Entries with model source code
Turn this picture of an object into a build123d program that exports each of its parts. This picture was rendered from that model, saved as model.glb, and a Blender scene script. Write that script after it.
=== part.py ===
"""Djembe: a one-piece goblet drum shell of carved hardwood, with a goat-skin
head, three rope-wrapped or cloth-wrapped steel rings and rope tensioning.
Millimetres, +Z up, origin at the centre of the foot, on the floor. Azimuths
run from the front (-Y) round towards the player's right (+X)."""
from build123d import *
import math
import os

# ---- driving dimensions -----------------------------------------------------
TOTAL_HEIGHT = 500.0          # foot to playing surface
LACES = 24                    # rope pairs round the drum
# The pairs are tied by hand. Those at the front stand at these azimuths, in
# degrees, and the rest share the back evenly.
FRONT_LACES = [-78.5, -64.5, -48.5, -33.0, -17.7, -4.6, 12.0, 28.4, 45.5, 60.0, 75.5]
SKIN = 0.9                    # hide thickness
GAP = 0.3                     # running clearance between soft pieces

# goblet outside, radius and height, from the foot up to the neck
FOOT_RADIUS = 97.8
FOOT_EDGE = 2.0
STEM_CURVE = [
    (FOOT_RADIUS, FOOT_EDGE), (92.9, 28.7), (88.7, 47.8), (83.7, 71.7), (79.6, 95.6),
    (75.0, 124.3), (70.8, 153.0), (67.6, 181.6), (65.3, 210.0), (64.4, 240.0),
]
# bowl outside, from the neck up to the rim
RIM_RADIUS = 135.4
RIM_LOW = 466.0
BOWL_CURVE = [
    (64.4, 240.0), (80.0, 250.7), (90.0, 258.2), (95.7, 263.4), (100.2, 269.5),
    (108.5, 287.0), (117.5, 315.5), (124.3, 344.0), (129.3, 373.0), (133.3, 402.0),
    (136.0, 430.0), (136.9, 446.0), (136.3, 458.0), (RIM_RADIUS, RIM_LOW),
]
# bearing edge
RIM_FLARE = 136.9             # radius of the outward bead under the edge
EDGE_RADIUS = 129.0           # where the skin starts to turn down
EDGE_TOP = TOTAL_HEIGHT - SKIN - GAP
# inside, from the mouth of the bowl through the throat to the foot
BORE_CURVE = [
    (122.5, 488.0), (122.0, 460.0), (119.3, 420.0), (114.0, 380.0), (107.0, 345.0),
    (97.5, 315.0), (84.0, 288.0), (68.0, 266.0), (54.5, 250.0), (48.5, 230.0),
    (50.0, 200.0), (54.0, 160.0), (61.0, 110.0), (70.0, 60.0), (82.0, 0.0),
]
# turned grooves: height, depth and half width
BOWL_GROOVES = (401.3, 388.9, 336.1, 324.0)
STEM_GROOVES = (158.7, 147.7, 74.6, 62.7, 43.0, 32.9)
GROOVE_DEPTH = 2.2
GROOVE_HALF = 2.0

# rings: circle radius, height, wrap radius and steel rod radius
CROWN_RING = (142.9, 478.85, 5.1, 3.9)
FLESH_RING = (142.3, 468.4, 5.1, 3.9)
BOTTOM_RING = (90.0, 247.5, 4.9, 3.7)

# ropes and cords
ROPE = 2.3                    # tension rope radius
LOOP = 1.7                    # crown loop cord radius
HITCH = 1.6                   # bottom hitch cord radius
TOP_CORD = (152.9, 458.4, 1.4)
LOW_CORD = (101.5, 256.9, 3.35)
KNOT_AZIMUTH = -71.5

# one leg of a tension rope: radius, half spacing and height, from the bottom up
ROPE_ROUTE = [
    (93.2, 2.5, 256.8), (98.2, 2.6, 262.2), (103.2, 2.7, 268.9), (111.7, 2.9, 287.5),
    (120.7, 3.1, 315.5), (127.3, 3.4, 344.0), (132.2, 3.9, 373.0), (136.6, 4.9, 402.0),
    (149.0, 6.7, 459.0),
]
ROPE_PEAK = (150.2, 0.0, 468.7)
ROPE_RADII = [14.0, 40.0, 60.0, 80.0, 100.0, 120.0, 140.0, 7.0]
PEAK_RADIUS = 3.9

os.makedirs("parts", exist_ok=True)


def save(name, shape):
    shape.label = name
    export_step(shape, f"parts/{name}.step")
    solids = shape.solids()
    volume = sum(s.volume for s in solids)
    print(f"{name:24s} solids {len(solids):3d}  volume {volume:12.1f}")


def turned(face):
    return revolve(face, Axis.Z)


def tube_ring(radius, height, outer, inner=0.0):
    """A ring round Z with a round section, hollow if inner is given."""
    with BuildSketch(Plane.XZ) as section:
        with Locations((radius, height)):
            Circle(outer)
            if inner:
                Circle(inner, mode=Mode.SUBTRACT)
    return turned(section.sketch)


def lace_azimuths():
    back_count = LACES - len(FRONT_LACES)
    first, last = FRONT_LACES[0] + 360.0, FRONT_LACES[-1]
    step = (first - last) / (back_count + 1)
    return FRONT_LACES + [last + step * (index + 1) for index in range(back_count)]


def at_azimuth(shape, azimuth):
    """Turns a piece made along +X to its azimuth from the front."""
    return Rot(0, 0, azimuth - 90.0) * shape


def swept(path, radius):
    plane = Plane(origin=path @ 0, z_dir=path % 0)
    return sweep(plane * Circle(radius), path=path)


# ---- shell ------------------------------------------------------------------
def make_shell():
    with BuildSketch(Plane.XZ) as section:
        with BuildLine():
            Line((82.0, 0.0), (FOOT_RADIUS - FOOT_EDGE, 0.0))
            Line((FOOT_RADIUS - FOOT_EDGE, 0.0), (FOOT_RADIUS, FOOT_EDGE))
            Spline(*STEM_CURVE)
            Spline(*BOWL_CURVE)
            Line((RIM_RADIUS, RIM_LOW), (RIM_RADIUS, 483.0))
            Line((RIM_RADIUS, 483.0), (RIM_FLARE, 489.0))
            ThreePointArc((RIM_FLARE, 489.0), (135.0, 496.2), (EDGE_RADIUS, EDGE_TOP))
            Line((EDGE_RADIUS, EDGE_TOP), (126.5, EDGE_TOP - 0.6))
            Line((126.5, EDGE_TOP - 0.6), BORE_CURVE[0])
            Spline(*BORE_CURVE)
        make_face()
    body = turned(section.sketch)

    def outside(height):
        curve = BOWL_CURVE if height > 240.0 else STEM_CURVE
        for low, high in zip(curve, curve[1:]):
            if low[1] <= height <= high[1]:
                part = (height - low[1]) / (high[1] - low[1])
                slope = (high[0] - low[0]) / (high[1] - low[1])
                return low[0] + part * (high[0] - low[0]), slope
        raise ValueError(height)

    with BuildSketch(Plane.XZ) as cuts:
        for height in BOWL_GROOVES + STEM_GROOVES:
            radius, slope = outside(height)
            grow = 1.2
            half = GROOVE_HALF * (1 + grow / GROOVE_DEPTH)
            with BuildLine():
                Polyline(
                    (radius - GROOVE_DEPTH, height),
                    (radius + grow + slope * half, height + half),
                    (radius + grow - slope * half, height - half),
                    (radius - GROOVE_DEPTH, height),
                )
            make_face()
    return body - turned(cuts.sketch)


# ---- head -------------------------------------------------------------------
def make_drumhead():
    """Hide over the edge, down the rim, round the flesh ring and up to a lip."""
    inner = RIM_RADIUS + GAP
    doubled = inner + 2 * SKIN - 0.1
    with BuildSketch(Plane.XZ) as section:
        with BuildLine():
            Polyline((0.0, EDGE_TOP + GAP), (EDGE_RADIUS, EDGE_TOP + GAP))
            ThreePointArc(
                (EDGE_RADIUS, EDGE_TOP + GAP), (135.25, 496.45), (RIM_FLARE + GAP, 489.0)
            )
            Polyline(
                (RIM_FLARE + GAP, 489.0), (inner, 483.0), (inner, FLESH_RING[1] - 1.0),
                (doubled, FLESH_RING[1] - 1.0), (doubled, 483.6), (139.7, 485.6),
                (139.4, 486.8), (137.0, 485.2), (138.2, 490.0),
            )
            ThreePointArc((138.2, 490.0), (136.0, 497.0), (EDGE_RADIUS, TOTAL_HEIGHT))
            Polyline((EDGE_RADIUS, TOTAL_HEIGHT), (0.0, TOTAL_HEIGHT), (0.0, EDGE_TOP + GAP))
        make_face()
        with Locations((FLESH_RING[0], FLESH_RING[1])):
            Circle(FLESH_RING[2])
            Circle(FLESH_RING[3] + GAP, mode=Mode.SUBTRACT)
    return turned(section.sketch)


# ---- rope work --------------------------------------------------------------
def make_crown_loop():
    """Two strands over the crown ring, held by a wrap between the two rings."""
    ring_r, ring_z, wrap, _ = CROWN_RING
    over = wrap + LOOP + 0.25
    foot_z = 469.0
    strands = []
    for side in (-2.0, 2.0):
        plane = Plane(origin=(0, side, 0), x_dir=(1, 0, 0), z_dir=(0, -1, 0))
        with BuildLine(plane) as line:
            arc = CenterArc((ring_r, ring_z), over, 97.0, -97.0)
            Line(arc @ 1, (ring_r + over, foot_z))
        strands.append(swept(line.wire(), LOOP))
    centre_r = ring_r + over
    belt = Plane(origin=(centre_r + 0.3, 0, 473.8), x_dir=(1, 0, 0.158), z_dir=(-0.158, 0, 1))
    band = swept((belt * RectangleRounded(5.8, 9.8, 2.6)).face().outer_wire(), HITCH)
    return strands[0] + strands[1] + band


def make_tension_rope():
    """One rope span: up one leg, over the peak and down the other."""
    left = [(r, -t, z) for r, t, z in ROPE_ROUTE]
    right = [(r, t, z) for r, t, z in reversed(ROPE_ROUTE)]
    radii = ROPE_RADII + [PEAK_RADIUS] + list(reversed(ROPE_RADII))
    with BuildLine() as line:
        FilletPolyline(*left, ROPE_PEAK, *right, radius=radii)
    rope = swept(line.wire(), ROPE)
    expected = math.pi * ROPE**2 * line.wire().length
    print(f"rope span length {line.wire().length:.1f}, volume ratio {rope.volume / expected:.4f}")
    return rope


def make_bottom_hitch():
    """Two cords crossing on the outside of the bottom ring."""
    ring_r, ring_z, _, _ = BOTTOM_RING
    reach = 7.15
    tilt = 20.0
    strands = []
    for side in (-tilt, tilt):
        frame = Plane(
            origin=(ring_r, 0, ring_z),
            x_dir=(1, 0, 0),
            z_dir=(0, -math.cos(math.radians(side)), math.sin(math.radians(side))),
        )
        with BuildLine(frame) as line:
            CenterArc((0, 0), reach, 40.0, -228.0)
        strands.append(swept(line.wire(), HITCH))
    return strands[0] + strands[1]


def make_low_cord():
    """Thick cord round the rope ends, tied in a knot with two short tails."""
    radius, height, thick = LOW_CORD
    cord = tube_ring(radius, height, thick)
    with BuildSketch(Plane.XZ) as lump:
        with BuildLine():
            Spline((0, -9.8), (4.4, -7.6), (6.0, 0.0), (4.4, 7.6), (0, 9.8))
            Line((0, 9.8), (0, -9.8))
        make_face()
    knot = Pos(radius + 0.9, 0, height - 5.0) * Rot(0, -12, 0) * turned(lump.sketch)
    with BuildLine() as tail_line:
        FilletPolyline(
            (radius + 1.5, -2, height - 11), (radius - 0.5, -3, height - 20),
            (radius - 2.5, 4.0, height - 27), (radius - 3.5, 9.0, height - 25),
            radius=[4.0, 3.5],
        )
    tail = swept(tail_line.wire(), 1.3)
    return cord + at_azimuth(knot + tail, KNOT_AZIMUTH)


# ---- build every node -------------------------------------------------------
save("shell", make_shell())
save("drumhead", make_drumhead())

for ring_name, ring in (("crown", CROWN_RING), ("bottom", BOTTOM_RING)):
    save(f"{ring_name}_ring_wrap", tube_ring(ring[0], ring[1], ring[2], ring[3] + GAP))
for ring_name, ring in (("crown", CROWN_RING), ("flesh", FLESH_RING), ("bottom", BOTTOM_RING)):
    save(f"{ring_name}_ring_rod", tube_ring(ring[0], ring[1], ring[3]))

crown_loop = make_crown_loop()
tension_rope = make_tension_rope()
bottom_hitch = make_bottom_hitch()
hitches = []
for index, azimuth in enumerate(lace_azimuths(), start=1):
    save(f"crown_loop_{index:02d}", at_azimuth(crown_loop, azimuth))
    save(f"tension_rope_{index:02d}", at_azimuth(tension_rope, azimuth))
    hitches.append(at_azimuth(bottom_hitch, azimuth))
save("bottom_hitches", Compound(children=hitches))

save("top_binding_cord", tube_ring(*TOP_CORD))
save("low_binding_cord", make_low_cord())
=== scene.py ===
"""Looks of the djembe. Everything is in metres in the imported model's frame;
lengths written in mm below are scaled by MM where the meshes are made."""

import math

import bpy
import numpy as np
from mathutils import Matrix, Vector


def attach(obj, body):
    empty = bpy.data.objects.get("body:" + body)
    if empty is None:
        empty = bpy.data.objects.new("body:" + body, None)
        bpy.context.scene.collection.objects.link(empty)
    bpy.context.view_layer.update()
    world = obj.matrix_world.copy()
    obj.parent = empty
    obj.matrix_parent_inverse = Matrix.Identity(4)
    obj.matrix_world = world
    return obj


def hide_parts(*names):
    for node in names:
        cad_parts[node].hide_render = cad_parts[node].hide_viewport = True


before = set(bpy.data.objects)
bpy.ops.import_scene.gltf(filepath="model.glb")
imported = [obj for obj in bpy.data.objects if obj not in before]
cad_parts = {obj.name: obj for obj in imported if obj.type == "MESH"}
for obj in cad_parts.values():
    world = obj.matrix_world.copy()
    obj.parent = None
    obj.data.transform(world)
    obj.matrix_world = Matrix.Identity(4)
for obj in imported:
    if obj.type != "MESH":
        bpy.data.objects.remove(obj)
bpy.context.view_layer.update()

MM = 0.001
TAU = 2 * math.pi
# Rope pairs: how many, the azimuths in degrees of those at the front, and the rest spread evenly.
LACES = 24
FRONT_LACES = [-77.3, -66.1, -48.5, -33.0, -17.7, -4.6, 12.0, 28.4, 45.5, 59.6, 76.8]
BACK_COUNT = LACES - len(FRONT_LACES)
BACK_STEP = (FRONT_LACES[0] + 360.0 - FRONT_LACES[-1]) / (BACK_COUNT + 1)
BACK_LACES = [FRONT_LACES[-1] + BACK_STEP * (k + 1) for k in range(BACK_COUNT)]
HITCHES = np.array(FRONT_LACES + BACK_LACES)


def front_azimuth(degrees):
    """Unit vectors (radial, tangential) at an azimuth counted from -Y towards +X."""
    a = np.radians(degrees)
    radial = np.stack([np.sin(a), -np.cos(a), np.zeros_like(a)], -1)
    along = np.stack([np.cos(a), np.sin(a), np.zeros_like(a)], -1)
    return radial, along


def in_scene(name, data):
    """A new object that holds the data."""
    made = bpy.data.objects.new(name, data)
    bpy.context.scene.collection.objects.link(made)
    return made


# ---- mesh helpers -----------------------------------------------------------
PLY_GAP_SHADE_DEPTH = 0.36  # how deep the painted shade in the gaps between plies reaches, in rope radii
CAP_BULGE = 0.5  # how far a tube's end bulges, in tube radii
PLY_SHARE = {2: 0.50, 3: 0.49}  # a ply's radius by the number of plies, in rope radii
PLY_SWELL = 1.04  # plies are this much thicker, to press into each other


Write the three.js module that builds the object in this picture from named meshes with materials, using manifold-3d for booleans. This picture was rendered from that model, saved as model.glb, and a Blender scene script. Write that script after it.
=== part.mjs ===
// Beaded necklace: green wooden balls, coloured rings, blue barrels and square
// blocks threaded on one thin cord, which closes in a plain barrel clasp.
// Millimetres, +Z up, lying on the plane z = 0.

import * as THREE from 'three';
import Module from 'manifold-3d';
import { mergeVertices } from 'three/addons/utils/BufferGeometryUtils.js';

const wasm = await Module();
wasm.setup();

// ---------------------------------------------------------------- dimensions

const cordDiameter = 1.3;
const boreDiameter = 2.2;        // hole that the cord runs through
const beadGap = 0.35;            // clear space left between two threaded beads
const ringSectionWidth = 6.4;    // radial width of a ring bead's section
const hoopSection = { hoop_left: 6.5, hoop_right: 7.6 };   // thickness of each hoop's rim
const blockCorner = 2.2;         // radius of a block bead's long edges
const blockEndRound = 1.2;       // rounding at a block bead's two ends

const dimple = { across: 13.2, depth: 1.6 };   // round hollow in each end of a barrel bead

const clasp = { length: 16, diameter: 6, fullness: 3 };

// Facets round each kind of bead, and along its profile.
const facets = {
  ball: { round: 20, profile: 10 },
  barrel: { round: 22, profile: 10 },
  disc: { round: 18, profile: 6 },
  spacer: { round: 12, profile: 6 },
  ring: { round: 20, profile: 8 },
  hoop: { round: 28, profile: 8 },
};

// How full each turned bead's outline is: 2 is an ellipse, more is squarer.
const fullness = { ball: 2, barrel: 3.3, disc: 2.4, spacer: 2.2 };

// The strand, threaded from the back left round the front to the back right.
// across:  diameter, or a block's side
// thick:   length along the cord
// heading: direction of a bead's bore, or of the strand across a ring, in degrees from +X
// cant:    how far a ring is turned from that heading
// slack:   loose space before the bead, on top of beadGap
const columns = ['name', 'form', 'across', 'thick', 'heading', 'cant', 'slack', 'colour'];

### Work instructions
All lines in the data that contain the word "into" should be copied.

### Response to this task
Turn this picture of an object into a build123d program that exports each of its parts. This picture was rendered from that model, saved as model.glb, and a Blender scene script. Write that script after it.
PLY_SWELL = 1.04  # plies are this much thicker, to press into each other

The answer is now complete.